■ GOAL OF THE EXERCISE: Take from the listing each line that has the string "bodies".

■ DATA BLOCK:
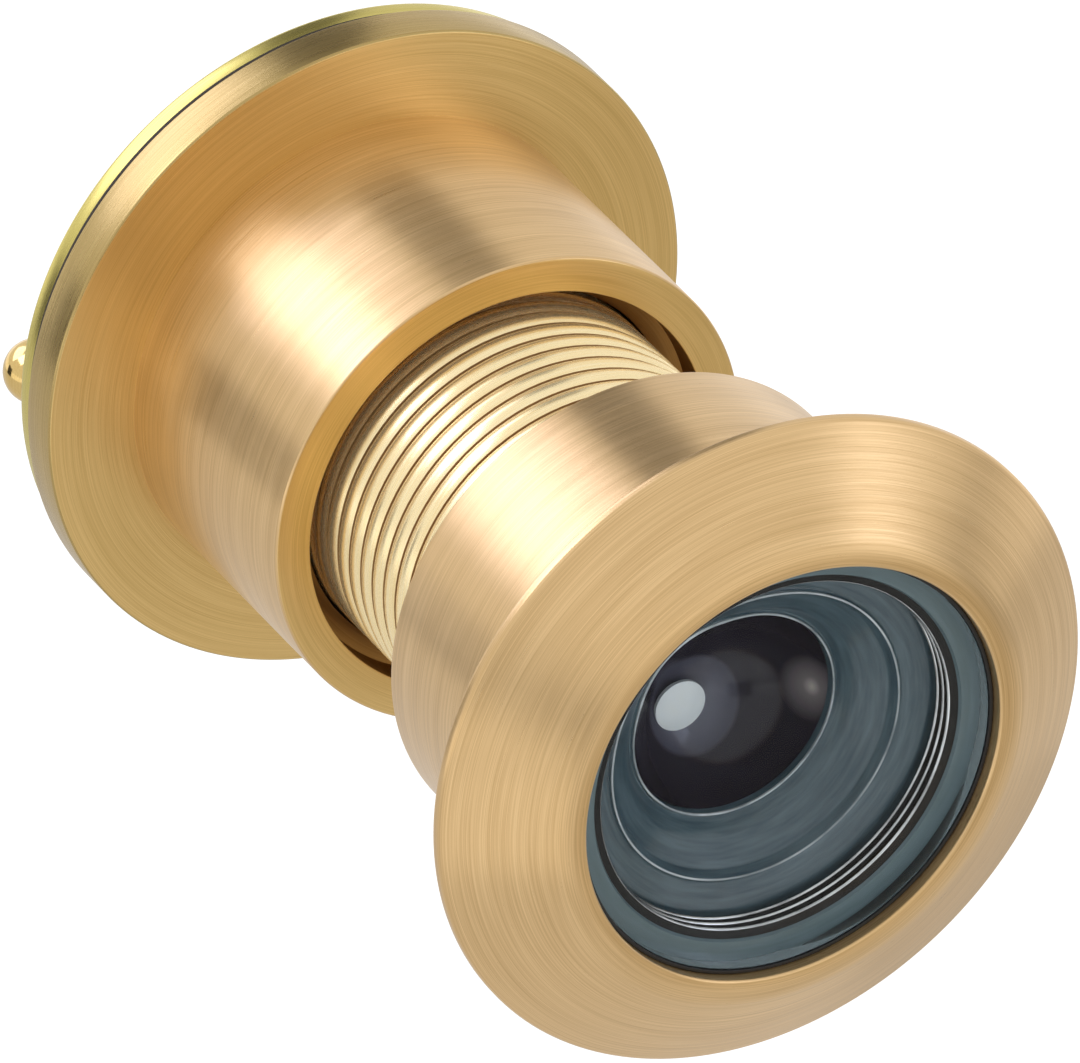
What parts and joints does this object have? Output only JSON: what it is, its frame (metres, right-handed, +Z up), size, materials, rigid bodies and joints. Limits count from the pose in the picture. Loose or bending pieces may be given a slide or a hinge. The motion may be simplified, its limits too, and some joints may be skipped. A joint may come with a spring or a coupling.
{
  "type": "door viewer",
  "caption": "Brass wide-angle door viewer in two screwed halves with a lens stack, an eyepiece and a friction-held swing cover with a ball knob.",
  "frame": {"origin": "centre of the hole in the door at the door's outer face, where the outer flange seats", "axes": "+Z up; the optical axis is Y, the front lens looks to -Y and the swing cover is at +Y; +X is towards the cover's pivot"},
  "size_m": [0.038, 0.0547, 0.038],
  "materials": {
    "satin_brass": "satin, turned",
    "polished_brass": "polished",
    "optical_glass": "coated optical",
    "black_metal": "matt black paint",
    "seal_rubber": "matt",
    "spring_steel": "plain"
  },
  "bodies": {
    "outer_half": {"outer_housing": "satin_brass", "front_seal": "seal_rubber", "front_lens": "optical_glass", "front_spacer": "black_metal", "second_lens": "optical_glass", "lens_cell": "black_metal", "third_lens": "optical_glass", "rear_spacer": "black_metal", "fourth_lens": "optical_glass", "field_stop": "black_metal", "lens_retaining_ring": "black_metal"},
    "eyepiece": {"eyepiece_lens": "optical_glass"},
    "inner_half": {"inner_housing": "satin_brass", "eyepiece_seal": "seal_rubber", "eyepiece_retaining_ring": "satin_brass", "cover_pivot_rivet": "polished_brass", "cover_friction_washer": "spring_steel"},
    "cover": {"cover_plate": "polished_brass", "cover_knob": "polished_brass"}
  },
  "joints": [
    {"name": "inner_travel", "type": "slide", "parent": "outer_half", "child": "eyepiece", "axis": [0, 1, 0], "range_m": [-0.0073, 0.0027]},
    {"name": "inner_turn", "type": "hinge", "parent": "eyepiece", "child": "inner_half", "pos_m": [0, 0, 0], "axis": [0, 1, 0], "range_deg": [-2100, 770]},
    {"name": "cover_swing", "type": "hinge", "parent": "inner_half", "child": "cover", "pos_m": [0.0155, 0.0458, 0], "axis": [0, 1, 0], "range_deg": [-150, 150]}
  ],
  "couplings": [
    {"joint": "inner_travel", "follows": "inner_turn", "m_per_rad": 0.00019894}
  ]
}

■ WRITTEN ANSWER:
What parts and joints does this object have? Output only JSON: what it is, its frame (metres, right-handed, +Z up), size, materials, rigid bodies and joints. Limits count from the pose in the picture. Loose or bending pieces may be given a slide or a hinge. The motion may be simplified, its limits too, and some joints may be skipped. A joint may come with a spring or a coupling.
  "bodies": {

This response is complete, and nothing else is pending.